India's Amit Panghal poses for photographs.(PTI)
         

When Amit Panghal returned with a gold medal from the Asian Championships, it was a good enough indicator for Santiago Nieva—the Indian team’s high performance manager—to declare him a medal contender for the 2020 Tokyo Olympics.

The tournament was his first real test after shifting to 52kg from 49, but the confidence with which he beat Asia’s best made Nieva place him in the elite category. Panghal has proved him right. On Thursday he will be looking to seal a berth in the final at the World Championships.

“At the Asian Championships Amit faced the toughest possible draw of all our boxers and beat a world class field. He will be a strong medal contender at the Olympics,” Nieva had said.

The Asian Championships was also a turning point for Indian boxing: 13 medals, seven from men and six from women, showed the country’s growing prowess in the ring. Panghal and Manish Kaushik (63kg) have showed their mettle at the World Championships and have already made history for India—they are both assured at least a bronze, which means this is the first time India will come back from the Worlds with more than a single medal.

Just four so far

If they are able to win their semi-finals and make it to the title clash, there will be more reasons to celebrate. India have won four bronze medals at the world championships so far—Vijender Singh (2009), Vikas Krishan (2011), Shiva Thapa (2015) and Gaurav Bidhuri (2017).

Second seed Panghal will be up against Saken Bibossinov of Kazakhstan while Manish will have a tough rival in reigning world champion Andy Gomez Cruz of Cuba. Both will fancy their chances, considering that they have moved up the ladder with comprehensive victories.

When it comes to reading an opponent’s strength, Panghal is well versed.

“The first minute of the bout I study the opponent and devise my strategy, depending on whether my opponent is an attacking boxer or scores on the counter,” Panghal said.

India’s coach CA Kuttappa calls him a “clever” boxer.

“He ensures that he hits the opponent and does not get hit himself. He has been very good with his cross punches,” India’s coach CA Kuttappa said.

In the quarter-final against Carlo Paalam of Philippines, Panghal had been cornered in the first two rounds, but came out blazing in the third to win 4-1.

“We asked him to just attack in the third round and he did it brilliantly,” said Kuttappa.

“His semi-final opponent Bibossinov is a long range boxer and Panghal knows how to handle such opponents. He is very good in stepping back and going in with his combinations when there is an opening,” said Kuttappa.

Surprise Pack

The task of reaching the final will be tougher for Kaushik who faces the top seed Andy Cruz. But the Bhiwani boxer, a Commonwealth Games silver medallist, has had a sensational run at the worlds, winning all his five bouts with dominant 5-0 verdicts.

Kaushik was challenged only by the fourth seed, Mongolia’s Baatarsukh Chinzorig, in the quarter-final, but he weaved his way through with confidence.

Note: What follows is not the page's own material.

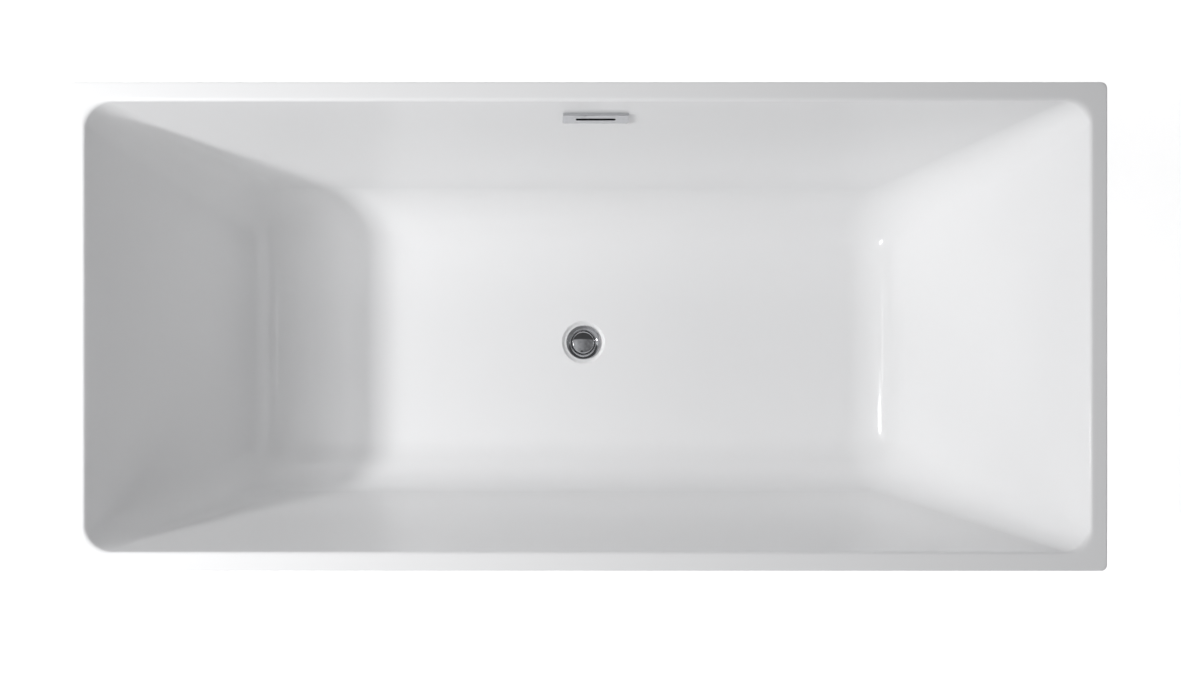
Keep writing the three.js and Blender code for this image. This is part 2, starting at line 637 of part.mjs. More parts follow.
/** The domed plug: a shallow dome that is part of a sphere, with a neck for its seal. */
function stopperCap() {
  const edge = PLUG_LIFT + PLUG_EDGE;
  const sphere = (PLUG_RADIUS ** 2 + PLUG_CROWN ** 2) / (2 * PLUG_CROWN);
  const dome = Array.from({ length: DOME_STEPS + 1 }, (_, i) => {
    const radius = PLUG_RADIUS * (1 - i / DOME_STEPS);
    return [radius, edge + PLUG_CROWN - sphere + Math.sqrt(sphere ** 2 - radius ** 2)];
  });
  return turned([
    [0, NECK_BOTTOM], [PLUG_NECK, NECK_BOTTOM], [PLUG_NECK, PLUG_LIFT], [PLUG_RADIUS, PLUG_LIFT], ...dome,
  ]);
}

place('drain_seal', ring(FLANGE_RADIUS - SEAL_INSET, DRAIN_HOLE, GAP, GAP + SEAL_HEIGHT),
  foam, 0, 0, 0, drain);
place('drain_flange', drainFlange(), chrome, 0, 0, 0, drain);
place('stopper_cap', stopperCap(), chrome, 0, 0, 0, drain);
place('stopper_seal', ring(
  PLUG_SEAL, PLUG_NECK + GAP, PLUG_LIFT - GAP - PLUG_SEAL_HEIGHT, PLUG_LIFT - GAP,
), rubber, 0, 0, 0, drain);
place('stopper_stem', ring(
  STEM_RADIUS, 0, CARTRIDGE_BOTTOM + CARTRIDGE_FLOOR + STEM_END_ROOM, NECK_BOTTOM - GAP, SMALL_SIDES,
), brass, 0, 0, 0, drain);
place('stopper_cartridge', cartridge, brass, 0, 0, 0, drain);

// ---------------------------------------------------------------- waste body, nut and elbow

const GASKET_TOP = RECESS_UNDER - GAP;
const BODY_TOP = GASKET_TOP - GASKET_HEIGHT - GAP;

/** A round bar along +Y, from one distance behind the drain's axis to another. */
const pointingBack = (radius, from, to, z) =>
  ring(radius, 0, from, to, ROUND_SIDES).rotate([-90, 0, 0]).translate([0, 0, z]);

function wasteBody() {
  const threadEnd = RECESS - TAIL_LENGTH - GAP;
  const outside = turned([
    [0, BODY_BOTTOM], [BODY_NECK, BODY_BOTTOM], [BODY_NECK, BODY_BOTTOM + BODY_NECK_HEIGHT],
    [BODY_RADIUS, BODY_BOTTOM + BODY_NECK_HEIGHT], [BODY_RADIUS, BODY_TOP - BODY_FLANGE],
    [GASKET_RADIUS, BODY_TOP - BODY_FLANGE], [GASKET_RADIUS, BODY_TOP], [0, BODY_TOP],
  ]).add(pointingBack(SPIGOT_RADIUS, BODY_BORE + JOIN, PORT_REACH, PORT_Z));
  return outside
    .subtract(ring(THREAD_RADIUS + THREAD_CLEARANCE, 0, threadEnd, BODY_TOP + CUT))
    .subtract(ring(BODY_BORE, 0, BODY_BOTTOM - CUT, threadEnd + CUT))
    .subtract(pointingBack(SPIGOT_RADIUS - SPIGOT_WALL, 0, PORT_REACH + CUT, PORT_Z));
}

const COLLAR_TOP = BODY_BOTTOM - GAP;
const COLLAR_BOTTOM = COLLAR_TOP - COLLAR_HEIGHT;
const UNION_BOTTOM = COLLAR_BOTTOM - GAP - UNION_LIP;
const OUTLET_Z = UNION_BOTTOM - GAP - ELBOW_BEND;

function wasteElbow() {
  const path = bentPath(
    new THREE.Vector3(0, 0, COLLAR_TOP), new THREE.Vector3(0, 0, OUTLET_Z),
    new THREE.Vector3(0, ELBOW_REACH, OUTLET_Z), ELBOW_BEND,
  );
  return tube(path, PIPE_RADIUS, PIPE_RADIUS - PIPE_WALL, ROUND_SIDES, ELBOW_STEPS)
    .add(ring(BODY_NECK, PIPE_RADIUS - JOIN, COLLAR_BOTTOM, COLLAR_TOP));
}

const UNION_BORE = BODY_NECK + THREAD_CLEARANCE;
const unionNut = turned([
  [UNION_BORE + UNION_WALL, UNION_BOTTOM],
  [UNION_BORE + UNION_WALL, BODY_BOTTOM + UNION_COVER], [UNION_BORE, BODY_BOTTOM + UNION_COVER],
  [UNION_BORE, COLLAR_BOTTOM - GAP], [PIPE_RADIUS + THREAD_CLEARANCE, COLLAR_BOTTOM - GAP],
  [PIPE_RADIUS + THREAD_CLEARANCE, UNION_BOTTOM],
]);

place('drain_gasket', ring(GASKET_RADIUS, DRAIN_HOLE, GASKET_TOP - GASKET_HEIGHT, GASKET_TOP),
  rubber, DRAIN_X);
place('waste_body', wasteBody(), whitePlastic, DRAIN_X);
place('union_nut', unionNut, whitePlastic, DRAIN_X);
place('waste_elbow', wasteElbow(), whitePlastic, DRAIN_X);

// ---------------------------------------------------------------- overflow on the back wall

/** The chrome cover: a shallow box that is open towards the wall, with one slot in its face. */
function overflowCover() {
  const face = -GAP - COVER_DEPTH;
  return wallPlate(COVER_WIDTH, COVER_HEIGHT, COVER_CORNER, face, -GAP)
    .subtract(wallPlate(
      COVER_WIDTH - 2 * COVER_WALL, COVER_HEIGHT - 2 * COVER_WALL, COVER_CORNER - COVER_WALL,
      face + COVER_WALL, CUT,
    ))
    .subtract(wallPlate(SLOT_WIDTH, SLOT_HEIGHT, SLOT_CORNER, face - CUT, face + COVER_WALL + CUT));
}

// The housing fills the room between the back wall and the skirt, less a clearance at its top.
const housingTop = HOUSING_HEIGHT / 2;
const skirtFace = skirtSection(OVERFLOW_Z + housingTop, SKIRT + HOUSING_OFF_SKIRT).halfY;
const HOUSING_BACK = (skirtFace - OVERFLOW_Y - housingTop * Math.sin(SIDE_SLOPE)) / Math.cos(SIDE_SLOPE);

// The spigot points straight down, so it is turned back by the wall's slope. It stands in the
// middle of the room that the basin leaves at its top and the skirt leaves at its hose clamp.
const SPIGOT_TOP_Z = OVERFLOW_Z - housingTop + HOUSING_WALL;
const CLAMP_RADIUS = HOSE_RADIUS + GAP + CLAMP_WALL;
const nearBasin = wallPlane(SPIGOT_TOP_Z - FLOOR_HEIGHT, OPENING_Y, SIDE_SLOPE, SHELL) + SPIGOT_RADIUS;
const nearSkirt = skirtSection(SPIGOT_TOP_Z - SPIGOT_LENGTH, SKIRT).halfY - CLAMP_RADIUS;
const spigotPlace = new THREE.Vector3(OVERFLOW_X, (nearBasin + nearSkirt) / 2, SPIGOT_TOP_Z);
const spigotTop = spigotPlace.clone().applyMatrix4(backWall.matrix.clone().invert());
const spigot = (radius, length) => ring(radius, 0, -length, 0, ROUND_SIDES)
  .rotate([THREE.MathUtils.radToDeg(SIDE_SLOPE), 0, 0])
  .translate(spigotTop.toArray());

function overflowHousing() {
  let housing = wallPlate(HOUSING_WIDTH, HOUSING_HEIGHT, HOUSING_CORNER, HOUSING_FRONT, HOUSING_BACK)
    .add(spigot(SPIGOT_RADIUS, SPIGOT_LENGTH))
    .subtract(spigot(SPIGOT_RADIUS - SPIGOT_WALL, SPIGOT_LENGTH + CUT))
    .subtract(wallPlate(
      WALL_HOLE_WIDTH + 2 * HOUSING_OVER_HOLE, HOUSING_HEIGHT - 2 * HOUSING_WALL,
      HOUSING_CORNER - HOUSING_WALL,
      HOUSING_FRONT - CUT, HOUSING_BACK - HOUSING_WALL,
    ));
  for (const hole of screwHoles(HOUSING_FRONT - CUT, HOUSING_BACK - HOUSING_WALL)) {
    housing = housing.subtract(hole);
  }
  return housing;
}

function overflowGasket() {
  const from = SHELL + GAP;
  let gasket = wallPlate(
    HOUSING_WIDTH - 2 * OVERFLOW_GASKET_INSET, OVERFLOW_GASKET_HEIGHT,
    HOUSING_CORNER - OVERFLOW_GASKET_INSET, from, from + OVERFLOW_GASKET,
  ).subtract(wallHole(from - CUT, from + OVERFLOW_GASKET + CUT));
  for (const hole of screwHoles(from - CUT, from + OVERFLOW_GASKET + CUT)) gasket = gasket.subtract(hole);
  return gasket;
}

const overflowScrew = (x) => wallDisc(OVERFLOW_SCREW_HEAD_RADIUS, x, -GAP - OVERFLOW_SCREW_HEAD, -GAP)
  .add(wallDisc(OVERFLOW_SCREW_RADIUS, x, -GAP - JOIN, HOUSING_BACK - HOUSING_WALL - SCREW_TIP_ROOM));

place('overflow_cover', overflowCover(), chrome, 0, 0, 0, backWall);
place('overflow_screw_left', overflowScrew(-OVERFLOW_SCREW_X), zinc, 0, 0, 0, backWall);
place('overflow_screw_right', overflowScrew(OVERFLOW_SCREW_X), zinc, 0, 0, 0, backWall);
place('overflow_gasket', overflowGasket(), rubber, 0, 0, 0, backWall);
place('overflow_housing', overflowHousing(), blackPlastic, 0, 0, 0, backWall);

// ---------------------------------------------------------------- overflow hose

const hoseTop = spigotPlace.clone().setZ(SPIGOT_TOP_Z - SPIGOT_LENGTH + HOSE_OVERLAP);
const hoseEnd = new THREE.Vector3(DRAIN_X, PORT_REACH - HOSE_OVERLAP, PORT_Z);

/** Down behind the basin, and then forward under the frame to the waste body's side port. */
function hosePath() {
  const below = hoseTop.clone().add(new THREE.Vector3(0, 0, -HOSE_STRAIGHT));
  const before = hoseEnd.clone().add(new THREE.Vector3(0, HOSE_STRAIGHT, 0));
  const knee = new THREE.Vector3(
    (OVERFLOW_X + DRAIN_X) / 2, skirtSection(PORT_Z, SKIRT + HOSE_OFF_SKIRT).halfY, PORT_Z,
  );
  const path = new THREE.CurvePath();
  path.add(new THREE.LineCurve3(hoseTop, below));
  for (const run of bentPath(below, knee, before, HOSE_KNEE).curves) path.add(run);
  path.add(new THREE.LineCurve3(before, hoseEnd));
  return path;
}

place('overflow_hose', tube(hosePath(), HOSE_RADIUS, HOSE_RADIUS - HOSE_WALL, HOSE_SIDES, HOSE_STEPS),
  greyPlastic);

const clamp = ring(CLAMP_RADIUS, HOSE_RADIUS + GAP, -CLAMP_WIDTH / 2, CLAMP_WIDTH / 2);
const CLAMP_SET = HOSE_OVERLAP / 2; // from the hose's end to the middle of its clamp
place('hose_clamp_top', clamp, zinc, hoseTop.x, hoseTop.y, hoseTop.z - CLAMP_SET);
place('hose_clamp_bottom', clamp.rotate([90, 0, 0]), zinc, hoseEnd.x, hoseEnd.y + CLAMP_SET, hoseEnd.z);

export default tub;
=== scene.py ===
# %% [markdown]
# # A freestanding bathtub
# The tub is a white acrylic basin that hangs by its rim on an outer skirt. Under its floor are a
# board, a steel frame on six levelling feet, a pop-up waste and the pipe of the overflow. The packed
# design holds every piece at its real size and place, and this script puts a finely made surface
# round each of them. We begin by loading the design.

# %% Load the frame
import math

import bmesh
import bpy
import numpy as np
from mathutils import Matrix, Vector


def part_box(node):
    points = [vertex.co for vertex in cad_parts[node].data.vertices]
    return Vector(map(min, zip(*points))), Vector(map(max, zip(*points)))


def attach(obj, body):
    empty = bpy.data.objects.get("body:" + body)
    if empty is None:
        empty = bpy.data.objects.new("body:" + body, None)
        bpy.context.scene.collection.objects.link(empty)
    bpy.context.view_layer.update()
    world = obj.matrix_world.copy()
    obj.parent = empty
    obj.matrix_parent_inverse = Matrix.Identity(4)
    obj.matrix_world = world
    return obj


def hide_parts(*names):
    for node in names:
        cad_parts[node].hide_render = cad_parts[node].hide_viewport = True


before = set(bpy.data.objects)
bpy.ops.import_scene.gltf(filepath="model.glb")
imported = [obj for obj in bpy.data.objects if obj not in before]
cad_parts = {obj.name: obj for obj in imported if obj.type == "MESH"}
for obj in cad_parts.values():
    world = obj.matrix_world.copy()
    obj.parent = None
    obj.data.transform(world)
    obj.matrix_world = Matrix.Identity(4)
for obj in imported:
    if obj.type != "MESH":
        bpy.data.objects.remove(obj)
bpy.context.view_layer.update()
MM = 0.001
GAP = 0.3 * MM  # the design leaves this between two pieces that touch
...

“Baatarsukh is a power puncher and he had defeated many Indian boxers, so I had to be fast and accurate with my punches,” said Kaushik.

Clean Game

Kuttappa said what is striking about Kaushik is his clean game.

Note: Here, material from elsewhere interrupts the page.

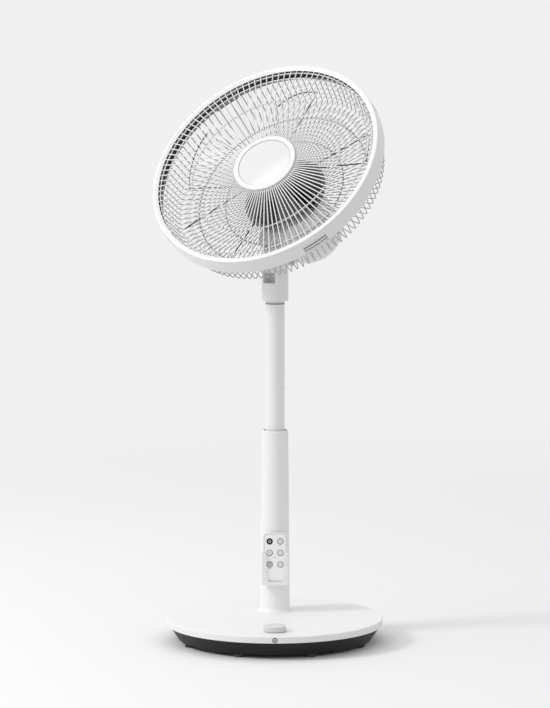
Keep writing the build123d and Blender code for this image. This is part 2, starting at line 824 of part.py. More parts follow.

“He is not one to waste his punches and all these things impress the judges. He is good with his punches from long and medium range. The style of the Cuban boxer, who mostly plays from one position, suits Manish’s game,” Kuttappa said.

Kaushik, who hails from Devsar in Bhiwani, has grown up idolising the likes of Vijender Singh, Jitender Kumar, and Dinesh Kumar, the 2010 Asian Games silver medallist, who all came from the area that became known as “Little Cuba” for producing an assembly line of top amateurs.

“I belong to a farming family but thanks to the influence of these boxers, I took to the sport. Jitender hails from my village and his exploits in the 2008 Olympics, when he made it to the quarterfinals, was a turning point for me,” Kaushik said.

“I started boxing that year and I am happy I am able to make him proud.”